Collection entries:
****************************************
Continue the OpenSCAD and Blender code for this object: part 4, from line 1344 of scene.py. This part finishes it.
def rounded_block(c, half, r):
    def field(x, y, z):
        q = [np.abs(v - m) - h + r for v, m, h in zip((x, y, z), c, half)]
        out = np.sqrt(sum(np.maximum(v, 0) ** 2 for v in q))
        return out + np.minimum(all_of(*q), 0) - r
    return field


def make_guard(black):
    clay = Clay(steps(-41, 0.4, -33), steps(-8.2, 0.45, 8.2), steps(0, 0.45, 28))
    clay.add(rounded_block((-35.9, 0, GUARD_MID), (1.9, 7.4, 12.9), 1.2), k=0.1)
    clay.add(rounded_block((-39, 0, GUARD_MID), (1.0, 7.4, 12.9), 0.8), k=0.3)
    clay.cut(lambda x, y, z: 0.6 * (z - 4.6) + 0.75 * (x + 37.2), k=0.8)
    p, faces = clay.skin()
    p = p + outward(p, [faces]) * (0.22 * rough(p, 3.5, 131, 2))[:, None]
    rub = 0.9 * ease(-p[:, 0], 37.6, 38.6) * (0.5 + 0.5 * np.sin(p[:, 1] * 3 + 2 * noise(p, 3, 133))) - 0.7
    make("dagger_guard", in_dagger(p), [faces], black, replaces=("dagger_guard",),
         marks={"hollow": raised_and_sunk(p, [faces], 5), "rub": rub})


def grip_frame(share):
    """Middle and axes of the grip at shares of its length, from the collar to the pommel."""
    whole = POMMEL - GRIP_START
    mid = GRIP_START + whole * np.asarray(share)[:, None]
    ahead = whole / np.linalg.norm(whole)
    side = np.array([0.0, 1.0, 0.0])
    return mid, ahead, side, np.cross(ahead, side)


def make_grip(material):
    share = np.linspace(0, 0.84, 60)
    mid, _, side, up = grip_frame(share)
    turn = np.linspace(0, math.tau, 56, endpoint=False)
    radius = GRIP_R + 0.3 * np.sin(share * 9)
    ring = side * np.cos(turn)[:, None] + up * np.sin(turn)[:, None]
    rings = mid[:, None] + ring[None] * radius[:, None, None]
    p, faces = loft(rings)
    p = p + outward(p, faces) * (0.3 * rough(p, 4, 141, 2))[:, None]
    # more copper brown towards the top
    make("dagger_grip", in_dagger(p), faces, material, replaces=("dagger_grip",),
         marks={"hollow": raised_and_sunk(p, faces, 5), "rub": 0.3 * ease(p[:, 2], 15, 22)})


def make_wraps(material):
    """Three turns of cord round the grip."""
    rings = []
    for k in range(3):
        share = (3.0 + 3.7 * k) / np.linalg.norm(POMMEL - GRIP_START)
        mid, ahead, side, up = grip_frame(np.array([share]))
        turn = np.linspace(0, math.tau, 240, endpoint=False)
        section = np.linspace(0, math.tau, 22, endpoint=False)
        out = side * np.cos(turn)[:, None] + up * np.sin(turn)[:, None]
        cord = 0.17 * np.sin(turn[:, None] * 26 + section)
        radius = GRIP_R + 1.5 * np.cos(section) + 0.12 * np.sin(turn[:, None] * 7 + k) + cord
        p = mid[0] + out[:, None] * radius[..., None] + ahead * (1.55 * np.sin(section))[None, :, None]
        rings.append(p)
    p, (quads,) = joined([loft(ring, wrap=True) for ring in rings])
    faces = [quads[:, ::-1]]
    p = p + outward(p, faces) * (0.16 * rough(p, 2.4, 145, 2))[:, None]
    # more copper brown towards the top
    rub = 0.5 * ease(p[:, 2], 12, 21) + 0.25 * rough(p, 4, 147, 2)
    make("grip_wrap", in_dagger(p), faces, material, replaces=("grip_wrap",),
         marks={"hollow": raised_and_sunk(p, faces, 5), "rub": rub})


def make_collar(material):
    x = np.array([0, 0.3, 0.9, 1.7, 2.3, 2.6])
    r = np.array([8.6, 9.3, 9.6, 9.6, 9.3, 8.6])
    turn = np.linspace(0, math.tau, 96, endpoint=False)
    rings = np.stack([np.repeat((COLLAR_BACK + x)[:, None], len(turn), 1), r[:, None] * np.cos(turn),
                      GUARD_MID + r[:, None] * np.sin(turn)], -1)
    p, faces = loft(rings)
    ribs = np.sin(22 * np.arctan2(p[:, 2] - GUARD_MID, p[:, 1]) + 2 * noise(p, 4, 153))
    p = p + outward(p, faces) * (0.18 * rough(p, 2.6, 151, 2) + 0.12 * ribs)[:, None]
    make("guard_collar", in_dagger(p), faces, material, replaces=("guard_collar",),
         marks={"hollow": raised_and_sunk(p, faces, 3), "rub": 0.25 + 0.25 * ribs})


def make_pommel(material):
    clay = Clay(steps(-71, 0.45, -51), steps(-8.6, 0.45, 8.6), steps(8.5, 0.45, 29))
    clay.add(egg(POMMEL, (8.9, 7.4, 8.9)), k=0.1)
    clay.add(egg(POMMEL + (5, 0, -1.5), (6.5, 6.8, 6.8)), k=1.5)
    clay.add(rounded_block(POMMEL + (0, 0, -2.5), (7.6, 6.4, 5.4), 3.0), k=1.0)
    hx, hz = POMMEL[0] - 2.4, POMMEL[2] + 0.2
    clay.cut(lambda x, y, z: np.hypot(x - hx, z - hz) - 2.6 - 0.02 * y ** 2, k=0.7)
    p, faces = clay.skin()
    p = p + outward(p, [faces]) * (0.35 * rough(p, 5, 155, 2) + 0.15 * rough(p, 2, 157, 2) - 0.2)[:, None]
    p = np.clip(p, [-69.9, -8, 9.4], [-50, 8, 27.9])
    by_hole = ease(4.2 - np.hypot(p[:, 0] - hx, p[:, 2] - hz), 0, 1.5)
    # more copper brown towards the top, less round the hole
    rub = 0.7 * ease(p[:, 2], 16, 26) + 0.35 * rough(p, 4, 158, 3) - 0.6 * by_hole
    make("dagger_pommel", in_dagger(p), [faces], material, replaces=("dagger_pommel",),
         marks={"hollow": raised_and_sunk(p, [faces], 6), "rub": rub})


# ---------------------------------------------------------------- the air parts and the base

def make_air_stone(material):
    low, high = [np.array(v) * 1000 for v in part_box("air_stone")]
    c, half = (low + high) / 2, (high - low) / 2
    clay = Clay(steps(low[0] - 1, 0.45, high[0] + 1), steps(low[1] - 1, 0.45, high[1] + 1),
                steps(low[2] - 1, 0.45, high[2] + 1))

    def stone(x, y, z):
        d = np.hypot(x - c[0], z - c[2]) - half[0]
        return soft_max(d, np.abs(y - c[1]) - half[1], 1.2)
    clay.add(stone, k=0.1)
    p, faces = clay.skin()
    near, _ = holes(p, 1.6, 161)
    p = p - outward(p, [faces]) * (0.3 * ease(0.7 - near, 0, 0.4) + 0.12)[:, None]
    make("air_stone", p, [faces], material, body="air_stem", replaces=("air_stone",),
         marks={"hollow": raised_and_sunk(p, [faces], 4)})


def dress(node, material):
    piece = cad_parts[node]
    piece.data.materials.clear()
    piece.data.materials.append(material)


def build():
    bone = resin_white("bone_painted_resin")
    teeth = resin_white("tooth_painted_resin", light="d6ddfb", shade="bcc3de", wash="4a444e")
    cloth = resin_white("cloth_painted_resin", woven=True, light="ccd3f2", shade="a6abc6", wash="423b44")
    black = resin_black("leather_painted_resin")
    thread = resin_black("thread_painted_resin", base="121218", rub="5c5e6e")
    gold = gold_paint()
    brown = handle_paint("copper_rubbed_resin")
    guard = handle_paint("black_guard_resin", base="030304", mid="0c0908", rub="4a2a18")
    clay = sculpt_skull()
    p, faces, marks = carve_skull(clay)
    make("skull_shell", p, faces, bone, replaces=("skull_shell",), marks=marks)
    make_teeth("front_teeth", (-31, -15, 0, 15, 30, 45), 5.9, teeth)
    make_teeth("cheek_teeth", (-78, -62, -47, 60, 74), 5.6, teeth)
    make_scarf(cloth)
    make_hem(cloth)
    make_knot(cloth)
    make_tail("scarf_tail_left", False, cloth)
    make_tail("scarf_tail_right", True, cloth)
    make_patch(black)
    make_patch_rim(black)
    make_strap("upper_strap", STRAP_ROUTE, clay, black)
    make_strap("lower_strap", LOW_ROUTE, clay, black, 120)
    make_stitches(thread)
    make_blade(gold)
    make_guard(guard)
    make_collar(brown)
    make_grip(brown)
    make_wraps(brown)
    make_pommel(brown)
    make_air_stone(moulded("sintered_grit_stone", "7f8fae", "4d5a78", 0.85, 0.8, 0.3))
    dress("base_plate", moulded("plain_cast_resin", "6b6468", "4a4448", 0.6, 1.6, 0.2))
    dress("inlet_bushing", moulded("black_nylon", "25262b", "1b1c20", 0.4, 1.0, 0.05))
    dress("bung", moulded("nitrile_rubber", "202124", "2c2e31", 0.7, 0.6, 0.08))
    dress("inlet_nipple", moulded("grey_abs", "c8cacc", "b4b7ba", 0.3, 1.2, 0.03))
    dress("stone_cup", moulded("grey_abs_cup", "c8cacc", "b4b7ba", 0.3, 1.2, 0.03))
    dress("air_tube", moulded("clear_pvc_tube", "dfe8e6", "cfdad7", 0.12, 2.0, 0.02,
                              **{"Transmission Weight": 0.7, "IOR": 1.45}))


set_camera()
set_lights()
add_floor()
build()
****************************************
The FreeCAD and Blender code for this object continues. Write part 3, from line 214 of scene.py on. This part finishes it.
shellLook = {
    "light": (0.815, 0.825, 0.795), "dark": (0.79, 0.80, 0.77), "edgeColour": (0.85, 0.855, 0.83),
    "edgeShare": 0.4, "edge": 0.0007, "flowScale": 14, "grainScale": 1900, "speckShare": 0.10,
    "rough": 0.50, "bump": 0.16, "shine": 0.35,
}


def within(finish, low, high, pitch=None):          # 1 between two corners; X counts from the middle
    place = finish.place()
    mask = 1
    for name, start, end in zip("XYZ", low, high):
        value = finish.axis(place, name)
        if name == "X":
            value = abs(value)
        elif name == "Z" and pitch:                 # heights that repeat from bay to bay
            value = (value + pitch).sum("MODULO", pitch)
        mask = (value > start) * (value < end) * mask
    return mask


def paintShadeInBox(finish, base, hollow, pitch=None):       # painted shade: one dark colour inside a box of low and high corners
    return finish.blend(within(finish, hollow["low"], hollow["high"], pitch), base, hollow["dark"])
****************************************
To be done:
Each line in the entries above that includes the string "finishes" should be extracted.

Finished answer:
Continue the OpenSCAD and Blender code for this object: part 4, from line 1344 of scene.py. This part finishes it.
The FreeCAD and Blender code for this object continues. Write part 3, from line 214 of scene.py on. This part finishes it.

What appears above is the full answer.